Den musikalischen Weg der „Sugar Foot Stompers“ säumen eine ganze Reihe ambitionierter CD-Aufnahmen, wovon auch das jüngste beim Biberacher Jazzclub vorgestellte Album „Classic Hot Jazz“ beredtes Zeugnis ablegte. Nicht nur durch dem historischen Kontext verpflichtete, dabei aber stilistisch eigenständige Interpretationen, auch mit ernsthaftem dokumentarischem Anspruch und mitunter gar der Ersteinspielung von mühsam rekonstruierten Originalkompositionen aus den 1920er Jahren (Panama Blues) stellte das Programm weit mehr dar, als bloße „Frühschoppenmusik“. Dies wusste der humorig und geistreich in drolligem südbadisch-schweizerischen Dialekt moderierende „Chief“ Heiner Krause, der ansonsten ein leicht aufgerüstetes Waschbrett und gelegentlich ein Kornett sowie eine Flüstertüte bediente, auf subtile Weise mitzuteilen: Der „Classic Jazz“ der „Sugar Foot Stompers“ sei beileibe keine bier- und weißwurstselige Unterhaltungsmusik. Was allerdings weder das Publikum vor einer guten, anspruchsvollen Unterhaltungsmusik noch die Musiker vor diversen Weißwürsten und Weißbieren bewahrte. Glücklicherweise.

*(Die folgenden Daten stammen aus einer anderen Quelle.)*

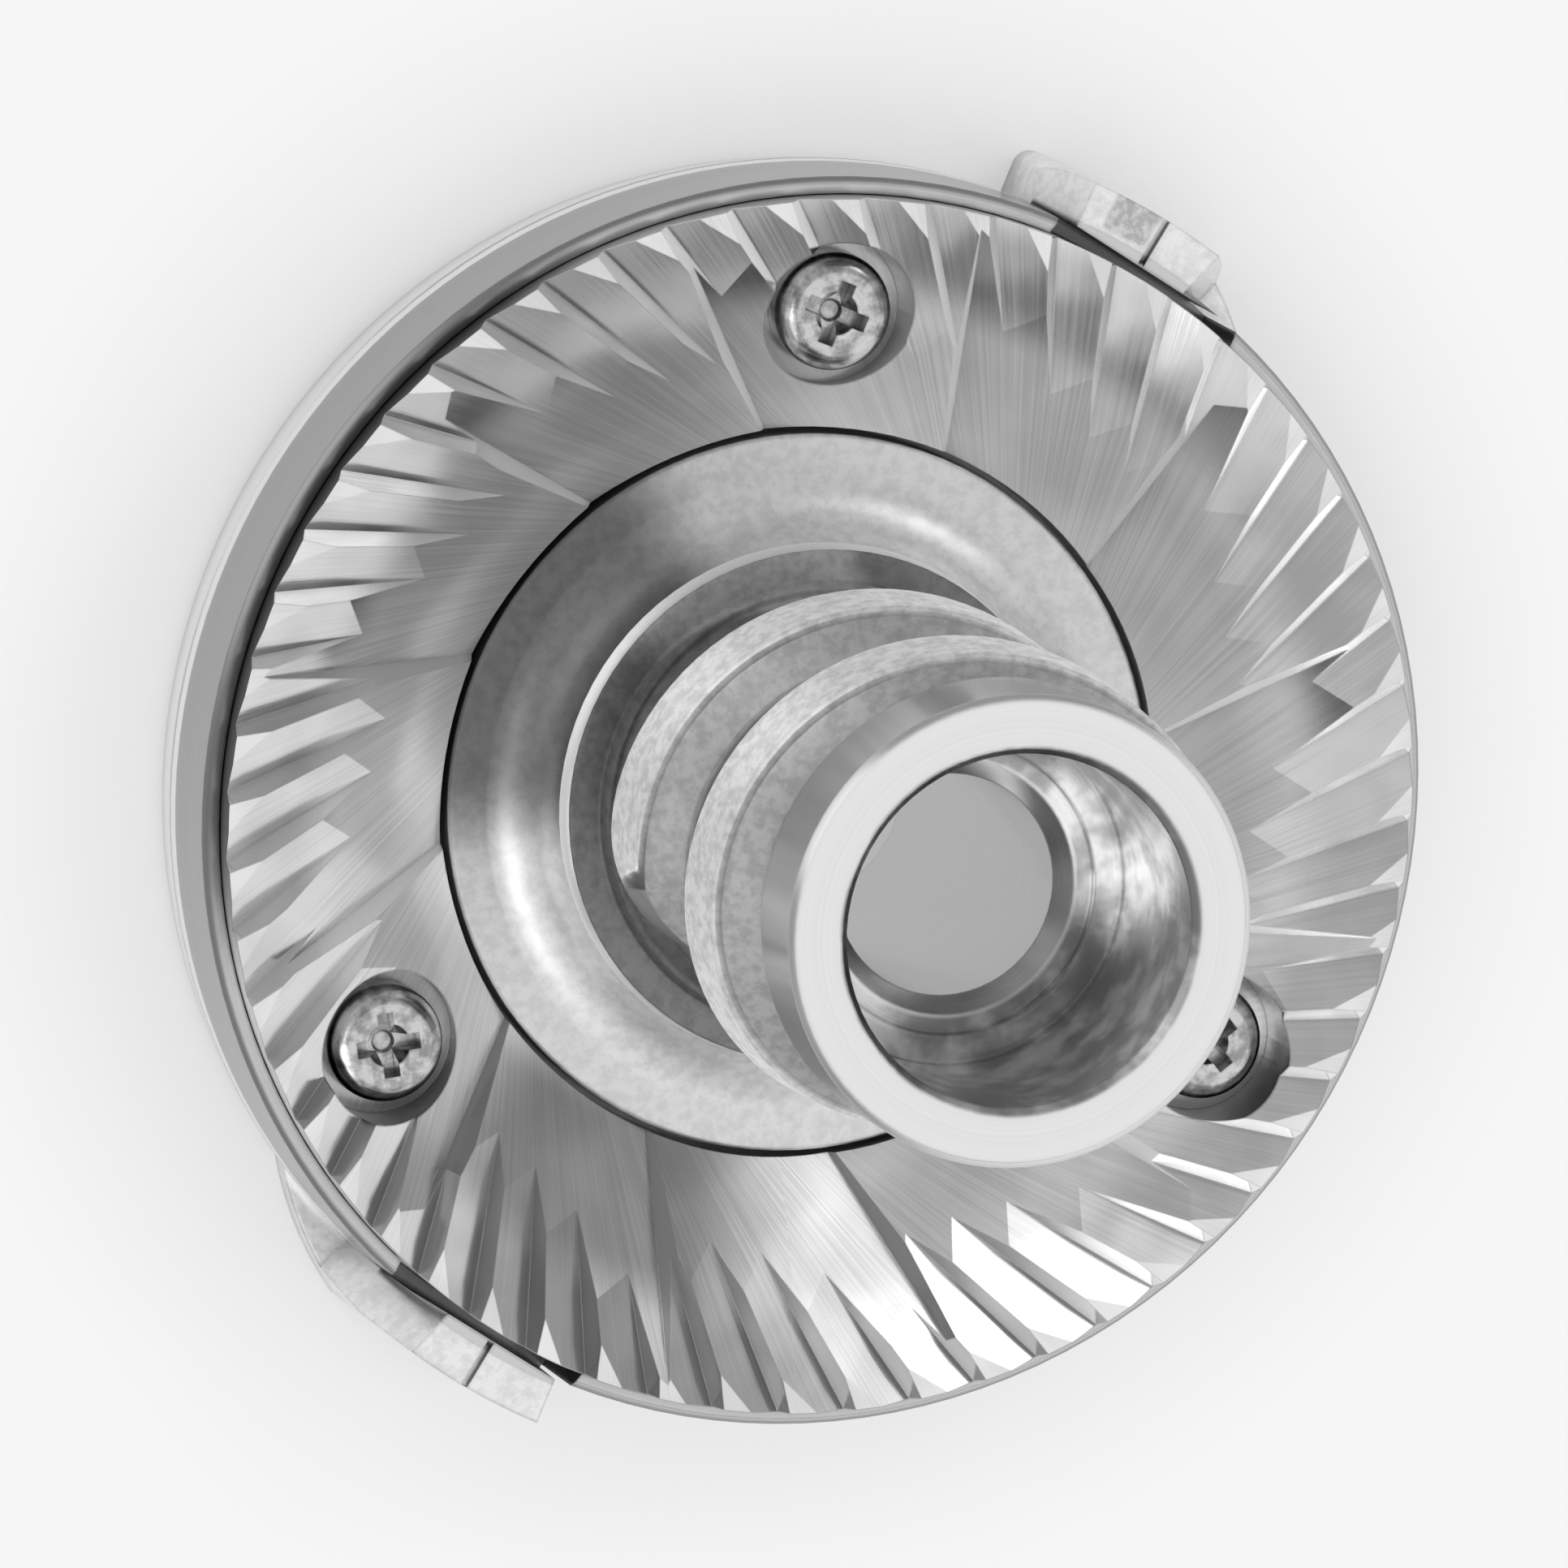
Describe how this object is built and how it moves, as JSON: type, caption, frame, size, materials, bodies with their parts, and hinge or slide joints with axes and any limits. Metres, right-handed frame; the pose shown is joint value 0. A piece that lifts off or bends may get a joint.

Die Musiker, allen voran die Bläsersektion, zelebrierten ihre kurzen Soli stiltypisch und oft auch in Anlehnung an die historischen Vorbilder, forderten dabei immer wieder den Szenenapplaus heraus und ließen sich von den Wogen der Begeisterung aus dem Publikum in den siebten Jazzhimmel emportragen. Erst nach fast drei Stunden, als die Zugaben und die Anekdoten aus der Frühzeit des Jazz und den durchaus interessanten Einblicken in die Biographien der Musiker langsam ausgingen, ging auch das Jazzfest allmählich zu Ende. Die hauptberuflichen Dozenten, Musiker, Schulleiter, Informatiker und Physiker tauchten schließlich ebenso zufrieden wie das Publikum aus den tiefsten Sphären ihres schönsten Hobbys wieder in den Alltag empor und machten sich, nicht ohne dass zuvor noch zahlreiche handsignierte CDs ihren Besitzer gewechselt hatten, wieder auf den langen Heimweg.